I beg to differ. The persecution of the Jews from the Dark Ages to today involved a definite general pattern of nominal acceptance, then once their population grew in a particular locale, they were purged. Occasionally you would have Crusades and Inquisitions and the Black Death and Holocaust where the entire fury of the Christian world, all the penned-up hate against the Jews, would rear its ugly head.
As for "in terms of the overall population", I always find it disgusting when people say ONLY 2000 Jews were slaughtered in Geneva on a certain date or that ONLY 30,000 Jews were killed in a particular country in a particular year. I am sure you would find it offensive to say ONLY 3000 people died when the World Trade Center imploded, wouldn't you? I mean, using your own words, in terms of over-all population, the assaults were nasty but marginal, and this is borne out by the fact that 99.99% of the American population was not killed on 9/11.

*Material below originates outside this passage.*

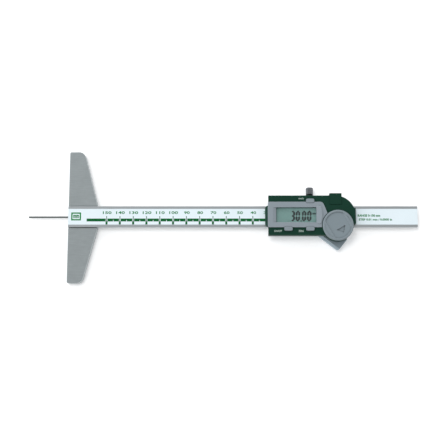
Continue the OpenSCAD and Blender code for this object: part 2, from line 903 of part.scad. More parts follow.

2) The Albigensian Crusade is a separate matter, which is a discussion on its own. leave it to be said that the term Genocide is completely unjustified in referring to what became virtually a North-South civil war in France.
It is further proof that Christians crusaded for reasons other than defense, as you would like to claim. I think it is relevant to the matter that collectively, the Christian world is just as violent throughout history as the Islamic world.
The last sentence I find inherently offensive because you are trying so hard to blow off what was a pretty valid point. The Albigensians were more or less isolated from the rest of Europe. It is through the virtue of ethnic cleaning and religious zeal that Christians sought to destroy them. Nothing else. The Albigensians did not wage any major campaign against Rome or Paris, they posed no threat to anyone except that they were a religious minority on a continent seeking to achieve religious purity. Their only fault was to exist.